Decriminalizing Ganja use in the Workplace
Over the past few years, several States have loosened or proposed the loosening of legislation criminalizing the cultivation, processing, sale and usage of marijuana. In Dominica, the decriminalization of marijuana has been a topic of vigorous discussion in the public sphere for some time now, even as the push for liberalization of restrictions on Sunday trading has been. Both seek to address the need for major reform to take advantage of economic and social opportunities which hitherto were not apparent. The major difference is that the marijuana conversation was presented in Parliament two budget-years ago. In support of reform, Fortune Business Insights' report (2019) stated, "The global cannabis market size was valued at USD 10.6 billion in 2018, and is projected to reach USD 97.35 billion by the end of 2026." Who wouldn't want a slice of that pie! States reliant on commodities industries have scrambled to enter this huge market.
In his 2020/2021 Budget Address to the Dominican Parliament in July/August 2020, Prime Minister Roosevelt Skerrit spoke to the topic of decriminalizing marijuana wherein, he explained, the Drugs (Prevention of Misuse) (Amendment) Bill 2020 will be presented in Parliament to seek the decriminalization of possession of 28 grams of marijuana or less. He continued, "The Government will forge ahead on the matter of developing a revenue stream, and foreign exchange earnings from a marijuana industry." This "heads up" left many employers concerned about the effects on the workplace of decriminalizing wanton marijuana usage. Some questions employers have are:
What impact could decriminalization of marijuana have on an employer's ability to discharge or discipline an employee who comes to work under the influence of marijuana?
What impact could decriminalization of marijuana have on an employer's ability to prohibit the possession of small, recreational-use amounts of marijuana on company property?
How would the circumstances and end results in points 1 and 2 above change if the new legislation makes marijuana use a fundamental human right?
What impact could the decriminalization of marijuana have on productivity, efficiency, work attitudes and ethics?
These are all very important questions to ask when thinking about creating a "Dynamic Dominica". One of the key concerns surrounding the topic of marijuana is not limited to decriminalization, but includes the effect it will have on workplace safety. To answer questions 1 and 2 above, some employers may say, "none". Looked at from a different angle, such decriminalization may have no impact whatsoever on an employer's ability to continue to prohibit all employees from being under the influence of marijuana at work, from using it during work time, or from possessing it in the workplace. This view reinforces the employer's right to maintain a strict zero-tolerance policy for drug use in the same manner as is done for alcohol consumption. Even if decriminalized, employees will still need to adhere to company policies which state the consequences of performing duties while under the influence of the drug.

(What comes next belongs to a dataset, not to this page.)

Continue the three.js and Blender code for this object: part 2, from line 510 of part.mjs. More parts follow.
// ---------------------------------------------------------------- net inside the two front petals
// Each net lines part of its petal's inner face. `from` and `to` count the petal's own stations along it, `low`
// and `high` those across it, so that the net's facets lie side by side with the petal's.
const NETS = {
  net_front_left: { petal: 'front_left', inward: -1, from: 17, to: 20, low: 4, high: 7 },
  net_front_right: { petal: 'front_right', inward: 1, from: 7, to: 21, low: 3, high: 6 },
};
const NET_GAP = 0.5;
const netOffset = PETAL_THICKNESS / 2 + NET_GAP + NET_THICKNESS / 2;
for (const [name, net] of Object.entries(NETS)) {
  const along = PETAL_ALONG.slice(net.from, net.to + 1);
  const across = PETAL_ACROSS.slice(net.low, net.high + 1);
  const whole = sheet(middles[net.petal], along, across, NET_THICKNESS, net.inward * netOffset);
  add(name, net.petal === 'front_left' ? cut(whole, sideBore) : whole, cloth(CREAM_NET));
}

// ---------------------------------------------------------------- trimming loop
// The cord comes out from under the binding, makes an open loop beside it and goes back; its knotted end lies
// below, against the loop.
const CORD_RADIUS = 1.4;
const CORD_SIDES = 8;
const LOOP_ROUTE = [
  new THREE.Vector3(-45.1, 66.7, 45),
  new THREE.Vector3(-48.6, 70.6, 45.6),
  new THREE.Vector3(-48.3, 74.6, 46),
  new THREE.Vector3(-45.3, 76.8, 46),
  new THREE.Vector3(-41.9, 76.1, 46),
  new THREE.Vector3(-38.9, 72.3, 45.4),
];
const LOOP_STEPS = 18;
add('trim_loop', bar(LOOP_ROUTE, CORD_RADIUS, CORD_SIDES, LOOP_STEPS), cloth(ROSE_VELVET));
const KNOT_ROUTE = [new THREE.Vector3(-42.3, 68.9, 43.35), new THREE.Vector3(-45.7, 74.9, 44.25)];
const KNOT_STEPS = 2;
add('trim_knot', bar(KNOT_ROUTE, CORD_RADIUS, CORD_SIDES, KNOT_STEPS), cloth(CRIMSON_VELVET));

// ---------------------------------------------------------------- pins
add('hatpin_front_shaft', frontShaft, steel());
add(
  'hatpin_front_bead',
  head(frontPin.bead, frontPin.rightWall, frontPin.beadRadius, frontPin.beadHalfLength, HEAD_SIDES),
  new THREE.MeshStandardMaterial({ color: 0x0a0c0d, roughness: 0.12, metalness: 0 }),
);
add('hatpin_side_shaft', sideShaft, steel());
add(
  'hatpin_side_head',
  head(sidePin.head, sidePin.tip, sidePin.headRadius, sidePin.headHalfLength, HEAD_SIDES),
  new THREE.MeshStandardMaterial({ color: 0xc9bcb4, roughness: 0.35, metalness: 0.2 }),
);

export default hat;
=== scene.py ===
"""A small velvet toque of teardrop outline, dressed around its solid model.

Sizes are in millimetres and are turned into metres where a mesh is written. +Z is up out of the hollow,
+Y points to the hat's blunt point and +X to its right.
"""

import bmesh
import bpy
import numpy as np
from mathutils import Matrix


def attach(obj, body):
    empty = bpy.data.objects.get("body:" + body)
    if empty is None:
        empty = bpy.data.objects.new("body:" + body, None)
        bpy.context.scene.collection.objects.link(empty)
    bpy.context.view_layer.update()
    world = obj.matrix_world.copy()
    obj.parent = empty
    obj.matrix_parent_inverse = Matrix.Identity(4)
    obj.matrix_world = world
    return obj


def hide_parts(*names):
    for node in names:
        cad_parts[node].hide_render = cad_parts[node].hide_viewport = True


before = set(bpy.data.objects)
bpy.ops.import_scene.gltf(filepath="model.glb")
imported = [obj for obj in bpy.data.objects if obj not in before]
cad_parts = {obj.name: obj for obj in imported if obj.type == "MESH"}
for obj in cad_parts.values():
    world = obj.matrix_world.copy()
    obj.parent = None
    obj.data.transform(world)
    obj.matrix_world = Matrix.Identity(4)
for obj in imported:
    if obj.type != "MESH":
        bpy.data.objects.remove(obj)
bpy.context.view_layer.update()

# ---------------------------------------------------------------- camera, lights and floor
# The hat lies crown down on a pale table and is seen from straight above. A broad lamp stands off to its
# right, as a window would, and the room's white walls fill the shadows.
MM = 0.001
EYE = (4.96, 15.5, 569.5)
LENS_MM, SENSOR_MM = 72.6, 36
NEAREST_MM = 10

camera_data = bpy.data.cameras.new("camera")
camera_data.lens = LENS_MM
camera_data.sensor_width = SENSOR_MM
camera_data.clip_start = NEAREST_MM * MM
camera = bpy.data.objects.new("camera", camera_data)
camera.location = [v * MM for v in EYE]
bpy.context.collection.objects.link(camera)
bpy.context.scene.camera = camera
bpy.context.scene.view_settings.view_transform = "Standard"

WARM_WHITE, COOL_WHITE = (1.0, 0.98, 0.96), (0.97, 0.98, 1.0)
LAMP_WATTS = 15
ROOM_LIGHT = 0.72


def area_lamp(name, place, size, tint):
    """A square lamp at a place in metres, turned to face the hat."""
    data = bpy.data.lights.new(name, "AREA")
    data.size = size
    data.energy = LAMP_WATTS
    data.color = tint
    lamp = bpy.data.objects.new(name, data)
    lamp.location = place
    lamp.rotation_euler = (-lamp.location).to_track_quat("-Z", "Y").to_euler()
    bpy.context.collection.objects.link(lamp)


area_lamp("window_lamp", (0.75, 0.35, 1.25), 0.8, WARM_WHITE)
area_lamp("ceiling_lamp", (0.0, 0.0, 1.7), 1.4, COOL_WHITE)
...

"There will be need for much education of employees; education which the private sector cannot depend on the public sector to provide. Topping the list is to get the workforce to understand that there is a line of demarcation between criminal law and employment law. An action which does not constitute a crime can be grounds for discipline at the workplace", says Achille Chris Joseph of the Board of Standards of The OSH Institute of Dominica.
Tetrahydrocannabinol (THC), the main mood-altering substance found in cannabis is a hallucinogen, meaning individuals' perception of reality may be skewed and, as such, there will always be workplace policies meant to reduce accidents, injuries and the employer's liability for the safety of workers.
The decriminalization of marijuana has created a double-edged sword for employers. On one hand, they must respect the new laws but, at the same time, should not feel limited to discipline employees who disobey company policies with regards intoxication.